À l’époque, on n’avait pas cette réflexion stratégique-là et donc on avait mis “ Stop aux coupes rases ” tout court, point final. Ce qui s’est traduit, en partie auprès de certains acteurs de la filière en “ C’est les écolos qui refusent encore qu’on coupe des arbres ! ”. Donc c’est ça qui nous a poussé à faire évoluer le mot d’ordre par la suite.
Ce que je peux vous dire aussi, c’est que sur le trajet de la marche, il y a eu des tags par des forestiers. Je crois qu’il y en avait un qui disait “ Laissez-nous travailler ! ”, des choses comme ça… Puis on a été interpellés par certains forestiers, je sais plus si on les avait vu avant ou pendant, qui nous disaient “ Vous allez pas casser de machines, hein ? ”. Parce que sur le trajet de la marche, il y avait certains chantiers où étaient présentes des machines forestières.

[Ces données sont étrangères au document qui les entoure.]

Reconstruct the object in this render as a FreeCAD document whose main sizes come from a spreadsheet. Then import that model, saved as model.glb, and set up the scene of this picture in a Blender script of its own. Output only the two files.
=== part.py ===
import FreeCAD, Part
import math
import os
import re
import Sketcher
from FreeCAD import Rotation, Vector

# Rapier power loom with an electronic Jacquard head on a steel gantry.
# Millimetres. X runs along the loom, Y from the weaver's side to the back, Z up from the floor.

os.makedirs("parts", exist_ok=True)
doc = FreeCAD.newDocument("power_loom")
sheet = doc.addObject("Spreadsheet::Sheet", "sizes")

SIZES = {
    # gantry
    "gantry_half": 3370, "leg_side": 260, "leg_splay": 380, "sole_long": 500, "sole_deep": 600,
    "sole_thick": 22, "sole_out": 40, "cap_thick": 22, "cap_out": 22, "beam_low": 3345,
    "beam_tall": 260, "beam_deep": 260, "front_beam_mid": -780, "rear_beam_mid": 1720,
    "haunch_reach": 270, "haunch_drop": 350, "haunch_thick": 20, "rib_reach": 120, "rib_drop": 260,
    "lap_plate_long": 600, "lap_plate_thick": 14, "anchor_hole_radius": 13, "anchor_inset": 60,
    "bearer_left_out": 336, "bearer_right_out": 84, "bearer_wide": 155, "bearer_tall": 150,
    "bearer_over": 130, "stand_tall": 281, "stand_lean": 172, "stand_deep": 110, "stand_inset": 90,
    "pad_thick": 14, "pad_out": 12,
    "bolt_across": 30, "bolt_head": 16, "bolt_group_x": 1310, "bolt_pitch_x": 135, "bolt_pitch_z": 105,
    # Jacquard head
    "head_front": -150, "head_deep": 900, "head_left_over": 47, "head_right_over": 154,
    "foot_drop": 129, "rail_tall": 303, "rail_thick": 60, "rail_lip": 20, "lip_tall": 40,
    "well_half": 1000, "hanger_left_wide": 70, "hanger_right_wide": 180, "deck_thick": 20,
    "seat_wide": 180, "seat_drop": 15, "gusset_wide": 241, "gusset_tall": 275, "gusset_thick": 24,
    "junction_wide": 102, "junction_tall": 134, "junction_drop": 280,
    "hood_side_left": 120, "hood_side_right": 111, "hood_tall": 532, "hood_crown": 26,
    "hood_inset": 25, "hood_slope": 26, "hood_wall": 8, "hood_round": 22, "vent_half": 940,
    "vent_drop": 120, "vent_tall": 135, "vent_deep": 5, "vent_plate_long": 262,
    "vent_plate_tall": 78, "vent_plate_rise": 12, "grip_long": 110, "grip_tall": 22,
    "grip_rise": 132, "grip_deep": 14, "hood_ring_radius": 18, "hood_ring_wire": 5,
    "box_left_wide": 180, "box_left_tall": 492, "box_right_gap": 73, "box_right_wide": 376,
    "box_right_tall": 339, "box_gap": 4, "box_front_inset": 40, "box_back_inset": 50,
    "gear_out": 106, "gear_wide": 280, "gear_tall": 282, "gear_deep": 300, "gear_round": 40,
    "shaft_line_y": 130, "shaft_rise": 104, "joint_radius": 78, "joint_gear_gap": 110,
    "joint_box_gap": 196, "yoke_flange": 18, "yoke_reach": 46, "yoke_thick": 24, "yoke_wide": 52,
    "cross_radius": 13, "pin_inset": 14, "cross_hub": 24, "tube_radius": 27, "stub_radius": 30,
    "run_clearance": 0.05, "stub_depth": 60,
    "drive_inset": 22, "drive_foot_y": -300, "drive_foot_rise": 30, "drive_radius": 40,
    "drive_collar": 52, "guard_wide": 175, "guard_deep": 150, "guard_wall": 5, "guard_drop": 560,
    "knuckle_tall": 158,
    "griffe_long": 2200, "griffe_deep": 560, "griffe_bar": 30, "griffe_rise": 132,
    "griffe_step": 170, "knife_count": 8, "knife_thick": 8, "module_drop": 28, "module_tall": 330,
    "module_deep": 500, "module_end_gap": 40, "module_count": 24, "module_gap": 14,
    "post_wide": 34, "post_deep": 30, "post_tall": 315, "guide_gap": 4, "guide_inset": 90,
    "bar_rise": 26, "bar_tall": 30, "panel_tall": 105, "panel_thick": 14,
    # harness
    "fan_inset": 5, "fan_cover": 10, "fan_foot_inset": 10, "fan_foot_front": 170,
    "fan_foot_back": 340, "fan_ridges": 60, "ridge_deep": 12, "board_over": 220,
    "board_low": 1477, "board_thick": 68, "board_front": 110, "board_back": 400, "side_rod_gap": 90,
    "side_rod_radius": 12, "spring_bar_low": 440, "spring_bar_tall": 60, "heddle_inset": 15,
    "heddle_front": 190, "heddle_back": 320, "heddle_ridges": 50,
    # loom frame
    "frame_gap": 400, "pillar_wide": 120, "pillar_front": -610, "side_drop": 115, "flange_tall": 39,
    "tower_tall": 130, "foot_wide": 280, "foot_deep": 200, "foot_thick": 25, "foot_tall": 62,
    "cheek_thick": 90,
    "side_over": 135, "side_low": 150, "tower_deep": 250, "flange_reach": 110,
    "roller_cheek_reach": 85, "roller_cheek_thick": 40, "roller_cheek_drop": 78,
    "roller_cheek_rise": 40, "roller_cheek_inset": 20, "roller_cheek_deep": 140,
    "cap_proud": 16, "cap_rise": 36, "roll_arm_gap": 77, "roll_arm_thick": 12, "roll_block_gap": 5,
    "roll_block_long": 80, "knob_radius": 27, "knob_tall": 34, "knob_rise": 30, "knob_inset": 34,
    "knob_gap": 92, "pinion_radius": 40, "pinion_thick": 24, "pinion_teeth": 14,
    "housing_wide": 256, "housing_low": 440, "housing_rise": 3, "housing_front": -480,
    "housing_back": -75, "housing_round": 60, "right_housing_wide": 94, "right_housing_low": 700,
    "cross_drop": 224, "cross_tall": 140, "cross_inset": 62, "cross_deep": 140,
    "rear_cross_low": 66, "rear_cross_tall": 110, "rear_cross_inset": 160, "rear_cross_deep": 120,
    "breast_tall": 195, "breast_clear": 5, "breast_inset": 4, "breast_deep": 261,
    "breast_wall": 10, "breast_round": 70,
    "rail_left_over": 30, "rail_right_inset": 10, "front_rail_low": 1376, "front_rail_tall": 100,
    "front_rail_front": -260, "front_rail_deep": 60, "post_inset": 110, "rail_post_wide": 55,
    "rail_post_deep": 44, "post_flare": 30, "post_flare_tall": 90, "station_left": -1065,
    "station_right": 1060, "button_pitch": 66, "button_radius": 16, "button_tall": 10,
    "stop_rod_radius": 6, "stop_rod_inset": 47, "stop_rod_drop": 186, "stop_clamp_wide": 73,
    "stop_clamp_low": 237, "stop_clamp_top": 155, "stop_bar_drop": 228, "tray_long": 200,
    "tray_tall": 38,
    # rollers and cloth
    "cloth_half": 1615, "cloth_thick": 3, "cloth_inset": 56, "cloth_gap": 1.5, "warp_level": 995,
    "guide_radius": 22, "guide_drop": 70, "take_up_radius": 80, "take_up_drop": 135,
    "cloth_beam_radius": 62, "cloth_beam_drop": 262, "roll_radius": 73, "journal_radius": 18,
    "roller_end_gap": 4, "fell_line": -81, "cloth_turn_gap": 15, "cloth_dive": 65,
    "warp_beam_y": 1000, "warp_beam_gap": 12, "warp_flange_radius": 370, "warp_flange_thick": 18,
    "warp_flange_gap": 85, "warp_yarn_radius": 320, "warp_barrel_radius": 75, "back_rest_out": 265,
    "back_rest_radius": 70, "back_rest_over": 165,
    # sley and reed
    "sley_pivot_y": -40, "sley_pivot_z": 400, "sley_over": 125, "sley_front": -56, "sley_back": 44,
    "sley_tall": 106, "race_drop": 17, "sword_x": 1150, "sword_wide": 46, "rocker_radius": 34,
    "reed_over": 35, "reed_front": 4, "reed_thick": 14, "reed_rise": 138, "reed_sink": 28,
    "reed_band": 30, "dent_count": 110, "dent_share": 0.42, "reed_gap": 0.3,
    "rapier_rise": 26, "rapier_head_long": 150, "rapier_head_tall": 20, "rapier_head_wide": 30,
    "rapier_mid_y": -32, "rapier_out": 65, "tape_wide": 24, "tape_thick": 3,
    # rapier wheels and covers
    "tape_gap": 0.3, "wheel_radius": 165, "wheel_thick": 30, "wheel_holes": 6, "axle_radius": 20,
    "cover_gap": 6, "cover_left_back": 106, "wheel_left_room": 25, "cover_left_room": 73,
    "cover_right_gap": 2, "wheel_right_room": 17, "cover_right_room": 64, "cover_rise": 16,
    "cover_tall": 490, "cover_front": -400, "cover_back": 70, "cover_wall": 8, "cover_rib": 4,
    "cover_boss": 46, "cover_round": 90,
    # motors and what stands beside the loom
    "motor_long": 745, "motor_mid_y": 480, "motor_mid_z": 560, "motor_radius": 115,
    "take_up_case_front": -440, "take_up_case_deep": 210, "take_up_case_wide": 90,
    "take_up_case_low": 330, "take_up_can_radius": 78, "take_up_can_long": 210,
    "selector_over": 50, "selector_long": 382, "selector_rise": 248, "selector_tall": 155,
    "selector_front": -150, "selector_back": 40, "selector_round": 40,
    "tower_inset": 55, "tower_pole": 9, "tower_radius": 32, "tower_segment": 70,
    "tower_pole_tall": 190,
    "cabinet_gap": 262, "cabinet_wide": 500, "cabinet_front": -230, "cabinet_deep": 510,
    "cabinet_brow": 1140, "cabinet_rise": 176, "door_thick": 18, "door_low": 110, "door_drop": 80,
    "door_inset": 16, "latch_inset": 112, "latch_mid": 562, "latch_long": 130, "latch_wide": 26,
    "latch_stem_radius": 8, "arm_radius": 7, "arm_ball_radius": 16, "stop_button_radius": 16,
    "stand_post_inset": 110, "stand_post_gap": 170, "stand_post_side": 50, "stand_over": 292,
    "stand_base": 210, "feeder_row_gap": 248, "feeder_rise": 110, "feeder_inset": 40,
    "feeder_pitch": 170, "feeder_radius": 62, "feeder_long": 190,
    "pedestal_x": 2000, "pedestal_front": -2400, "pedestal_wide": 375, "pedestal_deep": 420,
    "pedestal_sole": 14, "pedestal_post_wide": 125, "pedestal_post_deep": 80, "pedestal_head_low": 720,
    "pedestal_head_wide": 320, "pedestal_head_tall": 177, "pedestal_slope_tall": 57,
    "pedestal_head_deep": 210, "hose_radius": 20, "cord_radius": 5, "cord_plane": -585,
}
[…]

Et aussi petit détail marrant : on a déclaré la marche, donc il y avait la présence de la gendarmerie, assez discrète quand même. On a dû traverser des départementales où les gens roulent comme des bolides à certains moments, du coup ils étaient là pour bloquer la route. Et les échos qu’on a eu après étaient “ Ah c’est très bien, c’est très bien organisé, c’est très carré. C’est bien ce que vous faites. ”

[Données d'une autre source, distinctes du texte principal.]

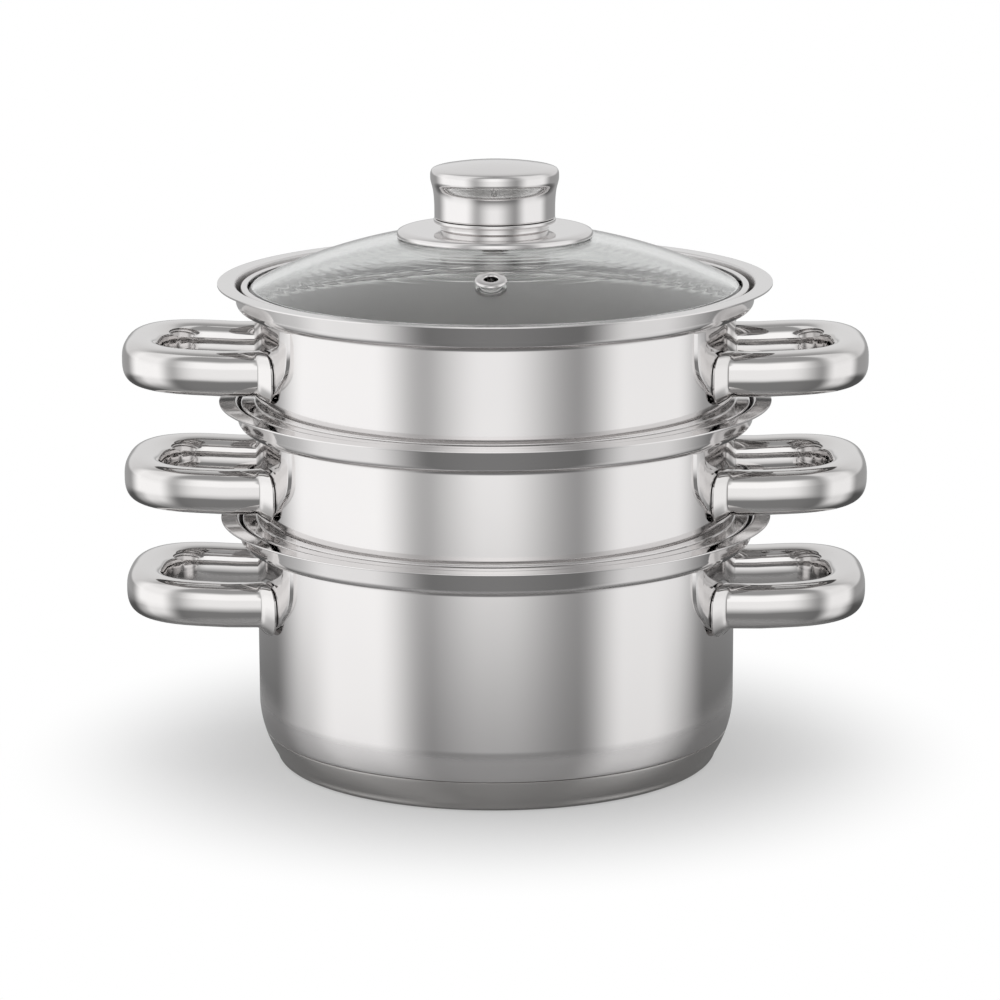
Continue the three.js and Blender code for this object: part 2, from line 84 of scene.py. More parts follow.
# %% [markdown]
# ## The sizes
#
# The few sizes that everything else follows are written once. The steel is 0.6 mm sheet. The heights of
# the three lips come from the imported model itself, so the drawing can't drift away from it.

# %% Sizes in millimetres
facets_round = 256
facets_small = 64
facets_bore = 48
wall_radius = 90.6
sheet = 0.6
gap = 0.3
lip_heights = {name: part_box(f"{name}_body")[1].z / mm for name in ("pot", "lower_steamer", "upper_steamer")}
lip_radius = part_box("pot_body")[1].x / mm
rim = {"band_radius": 98, "band_depth": 9.8, "taper": 0.7, "corner": 3.2}
rim.update({"lip_fillet": 0.4, "wall_fillet": 1.2})
base = {"cap_height": 12.2, "curve_height": 24, "curve_radius": 39, "edge_height": 2.5, "edge_corner": 2.4}
print("lips at", {name: round(height, 2) for name, height in lip_heights.items()})

# %% [markdown]
# ## Drawing and spinning a line
#
# A turned piece starts as a line in the XZ plane. A small plane is merged to one vertex at the line's
# start, and that vertex is extruded from point to point, as by hand. Each long stretch gets an extra
# point close to each end. Without these holding points, smooth shading would bend the reflections of a
# long straight wall near its corners.

# %% Points on a line
hold = 0.5


def arc(radius, height, size, start, end, steps=6):
    """Points on a round stretch, from one angle to another in degrees."""
    angles = [math.radians(start + (end - start) * i / steps) for i in range(steps + 1)]
    return [(radius + size * math.cos(a), height + size * math.sin(a)) for a in angles]


def held(line):
    """The line with holding points near the ends of its long stretches."""
    points = [line[0]]
    for (r0, z0), (r1, z1) in zip(line, line[1:]):
        length = math.hypot(r1 - r0, z1 - z0)
        if length > 4 * hold:
            for share in (hold / length, 1 - hold / length):
                points.append((r0 + (r1 - r0) * share, z0 + (z1 - z0) * share))
        points.append((r1, z1))
    return points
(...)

Ce qu’a pu produire cette marche, d’abord c’est qu’il y avait 600-700 personnes qui ont marché 16 bornes pour parler de ça, ce qui a fait un petit effet de masse quand même. C’est pas tous les jours qu’il y a un événement qui rassemble autant de monde dans le coin. C’était déjà une victoire pour nous. Ça a permis que ce ne soit pas que des gens locaux qui viennent. Sur les précédents événements qu’on pouvait organiser, c’était surtout des gens du Plateau, voir du cœur du plateau. Et là, ça a permis à des gens qui sont un peu plus loin, en basse Corrèze, à Limoges ou à Clermont-Ferrand de venir pour la journée et de nous rencontrer, capter un peu la dynamique du coin.

Ça a permis aussi de reconfirmer ou revenir sur des sujets qui peuvent être un peu évident en termes de dynamique forestière et d’envie pour le territoire. Réécouter un peu les discours de certains professionnels qui ont une vision plus alternative, c’est quand même toujours pertinent, surtout quand il y a une masse en face qui est à l’écoute. Je pense que ça a fait bouger le parc.

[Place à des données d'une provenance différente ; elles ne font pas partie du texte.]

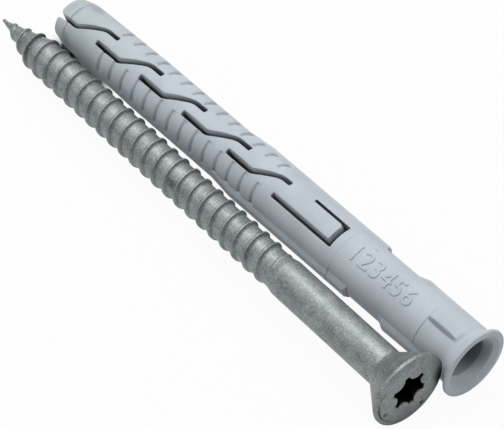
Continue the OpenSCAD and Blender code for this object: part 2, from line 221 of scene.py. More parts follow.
def head_profile():
    """Rows of (share of the six-lobe outline, radius, depth): the socket from its floor to its mouth, the
    face, its rounded edges, the cone with a fillet at its foot, the shank, and the shank's narrowed end."""
    turn = np.radians(np.linspace(0, 90, 5))
    rows = [(0, 0, SOCKET_L + SOCKET_FLOOR), (0.5, 0, SOCKET_L + SOCKET_FLOOR / 2), (0.97, 0, SOCKET_L),
            (1, 0, SOCKET_L - 0.1), (1, 0, 2.0), (1, 0, 0.35), (1.005, 0, 0.16), (1.03, 0, 0.04),
            (SOCKET_MOUTH, 0, 0.0)]
    rows += [(SOCKET_MOUTH * (1 - f), (HEAD_R - 0.35) * f, 0.0) for f in np.linspace(0, 1, 32)[1:]]
    rows += [(0, HEAD_R - FRONT_ROUND + FRONT_ROUND * math.sin(a), FRONT_ROUND - FRONT_ROUND * math.cos(a))
             for a in turn[1:]]
    rows += [(0, HEAD_R - BACK_ROUND + BACK_ROUND * math.cos(a),
              HEAD_EDGE - BACK_ROUND + BACK_ROUND_L * math.sin(a)) for a in turn[:-1]]
    end = HEAD_EDGE + CONE_L
    slope = (HEAD_R - SHANK_R) / CONE_L
    cone = np.linspace(HEAD_EDGE + 0.2, end - 0.5, 9)
    for z in (*cone, *(end + np.array([-0.3, -0.15, 0, 0.15, 0.3, 0.6, 1.2]))):
        straight = HEAD_R - slope * (z - HEAD_EDGE)
        rows.append((0, max(SHANK_R, straight) + groove(z, end, CONE_FILLET_HALF, CONE_FILLET), z))
    rows += [(0, SHANK_R, z) for z in np.linspace(end + 1.8, SHANK_L - 1.4, 34)]
    rows += [(0, SHANK_R - (SHANK_R - CORE_R + UNDER_CORE) * float(ease(t)),
              SHANK_L - SHANK_END_LEAD + SHANK_END_L * t) for t in np.linspace(0, 1, 9)]
    return rows + [(0, 0, SHANK_L + SHANK_CLOSE)]


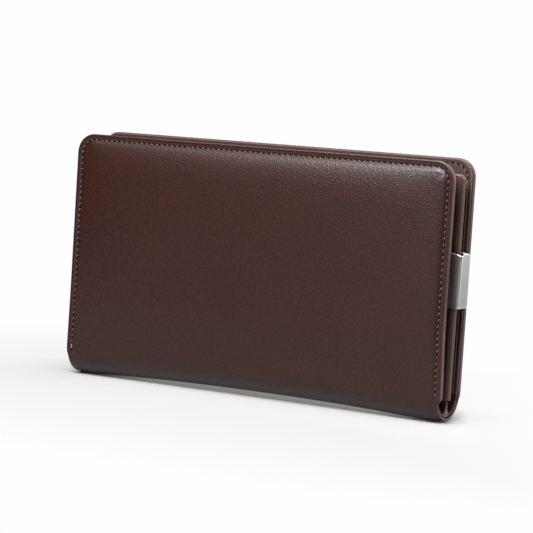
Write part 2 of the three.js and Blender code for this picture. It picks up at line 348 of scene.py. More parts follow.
def steel_material(name, colour):
    """Satin steel, brushed along the clip's height, with faint cloudy handling marks and a painted highlight
    along its rims.
    """
    material, nodes, shader = new_material(name)
    millimetres = nodes.flat_place()
    drawn = nodes.add("ShaderNodeMapping", {"Vector": millimetres, "Scale": (14, 0.35, 14)}).outputs[0]
    brush = nodes.noise(drawn, 1.0, 4.0)
    cloud = nodes.noise(millimetres, 0.16, 3.0)
    base = nodes.mix(nodes.ramp(brush, 0.3, 0.7), rgba(colour, 0.93), rgba(colour, 1.05))
    base = nodes.mix(nodes.ramp(cloud, 0.45, 0.75, 0.0, 0.3), base, rgba(colour, 0.88))
    # Paler where the tone is above nought: a painted highlight along the clip's rims.
    base = nodes.mix(nodes.ramp(nodes.tone(), 0.0, 1.0), base, rgba(colour, 1.5))
    brushed = nodes.ramp(brush, 0.3, 0.7, 0.28, 0.32)
    gloss = nodes.maths("ADD", brushed, nodes.ramp(cloud, 0.4, 0.8, 0.0, 0.06))
    bump = nodes.add("ShaderNodeBump", {"Strength": 0.2, "Distance": 0.0005 * MM, "Height": brush})
    connect(nodes, shader, Base_Color=base, Roughness=gloss, Normal=bump.outputs[0])
    shader.inputs["Metallic"].default_value = 1.0
    return material


def fibre_material(name, colour, grain, roughness):
    """Pressed board or open foam: a mottled matte surface with pits of the given size."""
    material, nodes, shader = new_material(name)
    millimetres = nodes.scaled(nodes.add("ShaderNodeTexCoord").outputs["Object"], 1 / MM)
    pits = nodes.add("ShaderNodeTexVoronoi", {"Vector": millimetres, "Scale": 1 / grain}).outputs["Distance"]
    fleck = nodes.noise(millimetres, 0.7 / grain, 5.0)
    base = nodes.mix(nodes.ramp(fleck, 0.35, 0.65), rgba(colour, 0.75), rgba(colour, 1.15))
    bump = nodes.add("ShaderNodeBump", {"Strength": 0.7, "Distance": grain * 0.2 * MM, "Height": pits})
    connect(nodes, shader, Base_Color=base, Normal=bump.outputs[0])
    shader.inputs["Roughness"].default_value = roughness
    return material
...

La petite histoire, c’est que le président du parc avait interdit à ses salariés de participer à la marche. Je sais plus s’il y a effectivement des salariés qui sont venus incognito ou pas, mais ça ne m’étonnerait pas.
Par la suite, le président a été interpellé parce qu’il y a eu un un reportage sur la marche. La personne qui a fait le reportage a fait écouter le discours du président du parc du Morvan au président du PNR Millevaches et il a dit “ C’est très bien ce qui est dit là, qui dit ça ? ”, “ Ah bah c’est le président du parc du Morvan. ”, “ Ah d’accord, OK. ” Il a un peu été mis face à sa propre incapacité politique.

Ce sont des petites victoires, des petites avancées sur le front à chaque fois, qui font qu’ aujourd’hui, quand on tient ces questions-là dans la durée, on est plus écoutés. Maintenant, le groupe forêt a une certaine légitimité auprès d’une partie de la filière parce qu’on sait se montrer à l’écoute, on apporte des arguments pertinents. Et par ailleurs, on transmet une impression et une colère d’une partie du territoire. Donc ils ne peuvent pas trop dire qu’ils s’en foutent totalement de ce qu’on dit.

Il y a un autre truc que je voulais vous dire aussi, c’est que cette marche, elle a beaucoup été mise en parallèle de la marche des Bordes qui a eu lieu dans les années 70 à La Villedieu. C’est une marche historique qui a pas mal fait parler d’elle. Et en termes d’effectifs, c’est la seule marche dans le coin qui avait rassemblé plus de personnes que la marche de Meymac-Millevaches. Je crois que c’était 700 personnes dans les années 70 à La Villedieu, alors qu’ à l’époque il y avait encore moins de gens installés récemment, avec des idées politiques plus de gauche. J’ai très peu marché pendant cet événement en 2021 parce que j’étais sur l’organisation et j’étais dans un binôme qui avait pour mission de fermer la route avant ou après nos passages. On avait aussi organisé un covoit pour le retour à la case départ et il y avait même un bus !!

Donc j’ai pas vécu la marche comme les autres mais l’impression que le fait de marcher, en partant à 10h-10h30 et en arrivant à 16h30 avec des grosses pauses au milieu, ça fait que tu es dans l’action physique, mais pas intense. Donc tu peux parler avec les gens autour de toi. Tu as quand même un cortège qui s’étire, avec des gens de tous âges, tu peux choisir avec qui tu veux passer l’heure qui vient à marcher. J’ai l’impression que ça se prête à la rencontre et à la discussion sur le thème de la marche.